Some students also have suffered socially and emotionally. The cancelation of important educational milestones and traditions, the limits on movement outside the home, and the requirements to wear masks and stay apart from others have been overwhelming for many children. Calls to hotlines have risen, and pediatricians and youth mental health professionals are concerned about rising reports of anxiety and depression.
All this comes at a time when resources and staff are being reduced amid budget troubles.
Education at a Crossroads
While our education system is experiencing unprecedented challenges, experts argue this is the time to rethink how we educate our children. Many feel significant change is long overdue. Those who study the connection between the health of our economy and the success of our education system have preached for over a decade the somber consequences of our mediocre student achievement compared with students in other countries.
For Anthony Mackay, president and CEO of the National Center on Education and the Economy, the pandemic has revealed the vulnerability of many young people in our education system. But it also has generated renewed respect for educators. “It has underscored the value of schools as community centers and the importance of social and emotional learning,” he says. “We are confronted with the imperative to redesign our education system—informed by the future of learning and the future of work—to ensure that all young people become successful lifelong learners, confident and creative individuals and active and informed citizens.”
Legislators serving on NCSL’s International Education Study Group argued in the 2016 report “No Time to Lose” that we must waste no time in closing achievement gaps, improving equity and ensuring all students leave high school ready for college or a career.
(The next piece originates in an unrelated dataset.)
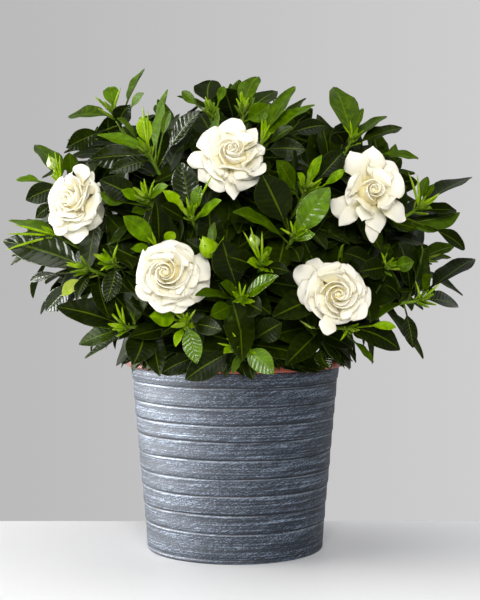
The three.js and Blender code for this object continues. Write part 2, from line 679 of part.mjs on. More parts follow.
// A petal that wraps the heart of a bloom
function innerPetal(bloom, number) {
  const turn = (number / INNER_PETALS) * Math.PI * 2 + bloom.index;
  const outward = turnedWay(bloom, turn);
  const root = bloom.heart.clone().addScaledVector(outward, BUD_RADIUS * 0.6);
  const tip = bloom.heart.clone().addScaledVector(outward, BLOOM_RADIUS * 0.34)
    .addScaledVector(bloom.way, BLOOM_RADIUS * 0.36);
  const middle = bloom.heart.clone().addScaledVector(outward, BLOOM_RADIUS * 0.38);
  const along = tip.clone().sub(root).normalize();
  const across = new THREE.Vector3().crossVectors(along, outward).normalize();
  const face = outward.clone().multiplyScalar(-0.9).addScaledVector(across, 0.43);
  return {
    root, middle, tip, face, width: INNER_PETAL_WIDTH, fold: 0.3, petiole: 0.04,
    thickness: PETAL_THICKNESS, outline: "petal", stations: "short",
  };
}

// A shoot's stem from its apex inwards, and the points on it
function layShoot(shoot, index, tip) {
  const way = tip.clone().sub(CROWN_HEART).normalize();
  const length = Math.min(STEM_LENGTH, tip.distanceTo(CROWN_HEART) - HEART_CLEAR);
  shoot.index = index;
  shoot.tip = tip;
  shoot.way = way;
  shoot.endWay = shoot.endWay ?? way;
  shoot.steps = shoot.steps ?? 1;
  shoot.length = length;
  shoot.foot = tip.clone().addScaledVector(way, -length);
  shoot.middle = tip.clone().addScaledVector(shoot.endWay, -0.5 * length);
  shoot.footWay = shoot.middle.clone().sub(shoot.foot).normalize();
  shoot.across = squareTo(way, Math.abs(way.z) > 0.9 ? new THREE.Vector3(1, 0, 0) : UP);
  shoot.other = new THREE.Vector3().crossVectors(way, shoot.across);
  shoot.twist = chance(index, 3) * Math.PI;
  shoot.pointBelow = (below) => tip.clone().addScaledVector(way, -Math.min(below, length - 4));
  shoot.rootToward = (point, least) => {
    const below = -point.clone().sub(tip).dot(way);
    const axis = shoot.pointBelow(Math.max(least, below));
    return axis.addScaledVector(squareTo(way, point.clone().sub(axis)), STEM_TIP_RADIUS * ROOT_OUT);
  };
  return shoot;
}

// Adds a leaf's first clear attempt; the first round also wants it clear of its own shoot's leaves
function placeLeaf(node, makeForm, parts) {
  for (const strict of [true, false]) {
    for (let attempt = 0; attempt < TRIES; attempt += 1) {
      const form = makeForm(attempt);
      const fat = blade(form, CLEARANCE);
      const clear = isClear(node, fat, false);
      let alone = true;
      if (clear && strict) {
        const bare = blade(pastRoot(form, 0.2), 0);
        alone = isClear(node, bare, true);
        bare.delete();
      }
      fat.delete();
      if (clear && alone) {
        const body = blade(form, 0);
        place(node, body);
        parts.push(body);
        return;
      }
    }
  }
}

// Turned solids of revolution round the pot's axis
function turned(profile, sides) {
  return solid(new THREE.LatheGeometry(profile.map(([radius, z]) => new THREE.Vector2(radius, z)), sides)
    .rotateX(Math.PI / 2));
}

function potRadius(z) {
  return POT_BASE_RADIUS + ((POT_TOP_RADIUS - POT_BASE_RADIUS) * z) / POT_HEIGHT;
}

// Zinc pot: each band flares to a sharp lower edge and steps in below it
function zincPot() {
  const profile = [[0, 0], [POT_BASE_RADIUS, 0]];
  for (const z of LEDGE_HEIGHTS) {
    profile.push([potRadius(z) - LEDGE_DEPTH, z - LEDGE_DROP], [potRadius(z), z]);
  }
  profile.push([POT_TOP_RADIUS, POT_HEIGHT], [POT_TOP_RADIUS - POT_WALL, POT_HEIGHT]);
  profile.push([POT_BASE_RADIUS - POT_WALL - LEDGE_DEPTH, POT_WALL], [0, POT_WALL]);
  return turned(profile, POT_SIDES);
}

// Grow pot: thin tapered wall, and a flange that rests on the zinc pot's edge
function growPot() {
  const flange = POT_HEIGHT + SEAT_GAP;
  const top = flange + GROW_RIM_HEIGHT;
  return turned([
    [0, GROW_BASE_Z], [GROW_BASE_RADIUS, GROW_BASE_Z], [GROW_NECK_RADIUS, flange],
    [GROW_RIM_RADIUS - 1, flange], [GROW_RIM_RADIUS, flange + GROW_EDGE],
    [GROW_RIM_RADIUS - 0.6, top - GROW_EDGE], [GROW_RIM_RADIUS - 2 * GROW_EDGE, top],
    [GROW_NECK_RADIUS - 0.5, top - 0.5],
    [GROW_BASE_RADIUS - GROW_WALL, GROW_BASE_Z + GROW_WALL], [0, GROW_BASE_Z + GROW_WALL],
  ], POT_SIDES);
}

// Inner radius of the grow pot at a height
function growInside(z) {
  const low = GROW_BASE_Z + GROW_WALL;
  const high = POT_HEIGHT + SEAT_GAP + GROW_RIM_HEIGHT - 0.5;
  const share = (z - low) / (high - low);
  return GROW_BASE_RADIUS - GROW_WALL + (GROW_NECK_RADIUS - 0.5 - GROW_BASE_RADIUS + GROW_WALL) * share;
}

// Soil: fills the grow pot to below its rim, with a round hole for the woody stem
function soilBody() {
  const low = GROW_BASE_Z + GROW_WALL + SEAT_GAP;
  const hole = TRUNK_RADIUS + SEAT_GAP;
  return turned([
    [0, low], [growInside(low) - SOIL_GAP, low], [growInside(SOIL_TOP_Z) - SOIL_GAP, SOIL_TOP_Z],
    [hole, SOIL_TOP_Z], [hole, SOIL_TOP_Z - STEM_HOLE_DEPTH], [0, SOIL_TOP_Z - STEM_HOLE_DEPTH],
  ], POT_SIDES);
}

// Main limbs from the trunk: the leader, a low ring and a high ring
function limbLines() {
  const limbs = [{ start: new THREE.Vector3(0, 0, TRUNK_TOP_Z - 4), end: new THREE.Vector3(0, 4, LEADER_Z) }];
  for (let limb = 0; limb < LIMBS_ROUND; limb += 1) {
    for (const ring of LIMB_RINGS) {
      const turn = (limb / LIMBS_ROUND) * Math.PI * 2 + ring.turn;
      limbs.push({
        start: new THREE.Vector3(0, 0, ring.low),
        end: new THREE.Vector3(Math.cos(turn) * ring.reach, Math.sin(turn) * ring.reach, ring.high),
      });
    }
  }
  return limbs;
}

// Woody stem: a trunk out of the soil, limbs, and a twig to the foot of every shoot
function woodyStem(shoots) {
  const foot = new THREE.Vector3(0, 0, SOIL_TOP_Z - STEM_HOLE_DEPTH + SEAT_GAP);
  const top = new THREE.Vector3(0, 0, TRUNK_TOP_Z);
  const parts = [stemSolid(foot, foot.clone().lerp(top, 0.5), top, TRUNK_RADIUS, TRUNK_RADIUS * 0.62, 8, 1)];
  const limbs = limbLines();
  for (const { start, end } of limbs) {
    parts.push(stemSolid(start, start.clone().lerp(end, 0.5), end, LIMB_RADIUS, LIMB_TIP_RADIUS, 4, 1));
  }
  for (const shoot of shoots) {
    const limb = limbs.reduce((best, other) => (
      other.end.distanceTo(shoot.foot) < best.end.distanceTo(shoot.foot) ? other : best));
    const end = shoot.foot.clone().addScaledVector(shoot.footWay, -SEAT_GAP);
    const span = limb.end.distanceTo(end);
    const middle = end.clone().addScaledVector(shoot.footWay, -0.45 * span);
    const from = limb.end.clone().lerp(limb.start, 0.06 + 0.4 * chance(shoot.index, 5));
    parts.push(stemSolid(from, middle, end, TWIG_RADIUS, STEM_RADIUS, 3, 1));
  }
  return fuse(parts);
}

// Green shoot: a stem, its spikes of young leaf and its bud; leaves join it later
function shootStem(shoot) {
  const { tip } = shoot;
  const parts = [stemSolid(shoot.foot, shoot.middle, tip, STEM_RADIUS, STEM_TIP_RADIUS, 4, shoot.steps)];
  for (const [px, py] of (shoot.spikes ?? []).slice(0, SPIKES_PER_SHOOT)) {
    const flat = at(px, py, tip.y);
    const point = at(px, py, tip.y - 0.35 * flat.distanceTo(tip));
    parts.push(spikeSolid(shoot.pointBelow(2), point, SPIKE_WIDTH));
  }
  if (shoot.bud) {
    const [px, py, radius] = shoot.bud;
    const centre = at(px, py, tip.y - 3);
    const foot = tip.clone().addScaledVector(shoot.way, -2);
    parts.push(budSolid(centre, centre.clone().sub(tip).normalize(), radius, radius * 2.6));
    parts.push(stemSolid(foot, tip, centre, BUD_STEM_RADIUS, BUD_STEM_RADIUS, 4, 1));
  }
  return parts;
}

// The first attempt whose blade, past its root, crosses none of the given solids
function firstAlone(parts, makeForm) {
  for (let attempt = 0; attempt < TRIES; attempt += 1) {
    const form = makeForm(attempt);
    const bare = blade(pastRoot(form, 0.3), 0);
    const alone = parts.every((part) => part.intersect(bare).isEmpty());
    bare.delete();
    if (alone) {
      return form;
    }
  }
  return makeForm(0);
}

// Bloom: a short neck, a heart and layered petals, all of one colour
function bloomBody(bloom) {
  const neck = bloom.heart.clone().addScaledVector(bloom.way, -BLOOM_NECK);
  const core = bloom.heart.clone();
  const parts = [
    stemSolid(neck, neck.clone().lerp(core, 0.5), core, NECK_RADIUS, BUD_RADIUS, 6, 1),
    budSolid(core.clone().addScaledVector(bloom.way, 4), bloom.way, BUD_RADIUS, HEART_LENGTH),
  ];
  for (let number = 0; number < INNER_PETALS; number += 1) {
    parts.push(blade(innerPetal(bloom, number), 0));
  }
  bloom.petals.forEach((petal, number) => {
    const choice = firstAlone(parts, (attempt) => seenPetal(bloom, number, attempt));
    parts.push(blade(choice, 0));
  });
  return fuse(parts);
}

function layBloom(bloom, index) {
  const [px, py] = bloom.centre;
  const [right, near, up] = bloom.faces;
  bloom.index = index;
  bloom.way = new THREE.Vector3(right, -near, up).normalize();
  bloom.heart = at(px, py, crownDepth(px, py) + bloom.inset);
  bloom.across = squareTo(bloom.way, UP);
  bloom.other = new THREE.Vector3().crossVectors(bloom.way, bloom.across);
  return bloom;
}

function buildPlant() {
  const plant = new THREE.Group();
  const addNode = (name, body, material) => plant.add(meshOf(name, body, material));
  const fixed = [
    ["zinc_pot", zincPot(), ZINC_GREY],
    ["grow_pot", growPot(), CLAY_PLASTIC],
    ["soil", soilBody(), SOIL_BROWN],
  ];

  const blooms = BLOOMS.map(layBloom);
  for (const bloom of blooms) {
    fixed.push([bloom.name, bloomBody(bloom), PETAL_WHITE]);
  }

  const shoots = [];
  SHOOTS.forEach((shoot, number) => {
    const [px, py] = shoot.apex;
    const tip = at(px, py, crownDepth(px, py) + APEX_INSET);
    shoots.push(layShoot({ ...shoot, pairs: INNER_PAIRS }, number, tip));
  });
  BACK_SHOOTS.forEach((shoot, number) => {
    const turn = THREE.MathUtils.degToRad(shoot.turn);
    const rise = THREE.MathUtils.degToRad(shoot.rise);
    const tip = new THREE.Vector3(
      Math.cos(rise) * Math.cos(turn) * (CROWN_HALF_WIDTH - BACK_INSET),
      Math.cos(rise) * Math.sin(turn) * (CROWN_HALF_DEPTH - BACK_DEPTH_INSET),
      CROWN_CENTRE.z + Math.sin(rise) * (CROWN_HALF_HEIGHT - BACK_INSET));
    shoots.push(layShoot({ ...shoot, leaves: [], pairs: BACK_PAIRS }, SHOOTS.length + number, tip));
  });
  blooms.forEach((bloom, number) => {
    const tip = bloom.heart.clone().addScaledVector(bloom.way, -BLOOM_NECK - SEAT_GAP);
    const stalk = { name: `${bloom.name}_stalk`, leaves: [], pairs: [], endWay: bloom.way, steps: 3 };
    shoots.push(layShoot(stalk, SHOOTS.length + BACK_SHOOTS.length + number, tip));
  });

  fixed.push(["woody_stem", woodyStem(shoots), BARK_BROWN]);
  for (const [name, body, material] of fixed) {
    place(name, body);
    addNode(name, body, material);
  }

  const growing = shoots.map((shoot) => {
    const parts = shootStem(shoot);
    parts.forEach((part) => place(shoot.name, part));
    return { shoot, parts };
  });
  for (const { shoot, parts } of growing) {
    shoot.leaves.forEach((leaf, number) => {
      placeLeaf(shoot.name, (attempt) => seenLeaf(shoot, number, attempt), parts);
    });
  }
  for (const { shoot, parts } of growing) {
    shoot.pairs.forEach((pair, row) => {
      for (const number of [0, 1]) {
        placeLeaf(shoot.name, (attempt) => pairLeaf(shoot, row, number, attempt), parts);
      }
    });
    addNode(shoot.name, fuse(parts), LEAF_GREEN);
  }
  return plant;
}

export default buildPlant();
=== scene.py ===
# A flowering gardenia in a ridged zinc pot. The plan is in millimetres, and the meshes are in metres.
import math

import bpy
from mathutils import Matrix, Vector, noise
from mathutils.kdtree import KDTree


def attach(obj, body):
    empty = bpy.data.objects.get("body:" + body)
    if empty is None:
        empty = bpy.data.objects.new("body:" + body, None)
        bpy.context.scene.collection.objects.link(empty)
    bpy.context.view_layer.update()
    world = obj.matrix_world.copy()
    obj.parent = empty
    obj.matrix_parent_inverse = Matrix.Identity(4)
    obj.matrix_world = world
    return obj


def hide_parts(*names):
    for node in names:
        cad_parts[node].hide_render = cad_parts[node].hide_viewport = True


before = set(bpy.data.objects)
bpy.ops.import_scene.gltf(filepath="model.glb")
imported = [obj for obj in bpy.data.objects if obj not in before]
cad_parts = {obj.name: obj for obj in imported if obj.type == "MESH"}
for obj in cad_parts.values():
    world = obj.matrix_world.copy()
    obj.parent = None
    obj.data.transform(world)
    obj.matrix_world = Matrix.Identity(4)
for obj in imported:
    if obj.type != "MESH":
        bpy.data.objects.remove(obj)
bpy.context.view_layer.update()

MM = 0.001
UP = Vector((0, 0, 1))
# A side for what stands upright, where UP gives none
SLANTING = Vector((0.9, 0.1, 0.3))

# Gap between pieces that rest on each other or grow from each other
SEAT_GAP = 0.3

# Zinc pot: wall radii, height and the heights of the pressed ledges
POT_BASE_RADIUS = 84
POT_TOP_RADIUS = 100
POT_HEIGHT = 174
POT_WALL = 2
LEDGE_HEIGHTS = [29, 46, 63, 79, 96, 113, 128, 144, 162]
LEDGE_DEPTH = 1.4
POT_TURN_STEPS = 200
SEAM_Z = 4
# The sheet's bands slope in by this much below each ledge, a little less than on the node
PRESSED_DEPTH = 0.8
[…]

Change cannot come soon enough, they wrote.
Given that education already is being significantly disrupted, education thinkers and policy experts such as Linda Darling-Hammond, a professor of education at Stanford University and founding president of the Learning Policy Institute, argue that now is exactly the right time to launch a renewed effort to apply lessons learned from research, international studies and even a pandemic.
She recommends we:
- Prepare culturally competent and responsive educators to serve all students.
- Prepare leaders to make systemwide, student-centered improvements.
- Develop tools to better assess individual student needs and progress.
- Close the digital divide and improve distance learning for everyone.
- Support social and emotional learning.
- Redesign schools with “wraparound supports” that meet the needs of the whole child.
- Lengthen learning time.
- Leverage more adequate and equitable school funding.
- Prepare all students for either college or a career.
We could start by assembling parents, students, educators, legislators and local policymakers to create a new vision and new goals for state education systems; comparing and benchmarking policies against those of the highest-performing systems; and creating a blueprint for success. This hard work began in Indiana, Maryland, Massachusetts and New Mexico before the pandemic, and likely will continue.
Calls for serious change to the way we educate our kids may gather even more support as the pandemic exposes the current system’s inequities, lack of resources and lagging performance. Even during a pandemic, supporters say, states can transform education challenges into opportunities for our nation’s students.
Michelle Exstrom is the director of NCSL’s Education Program.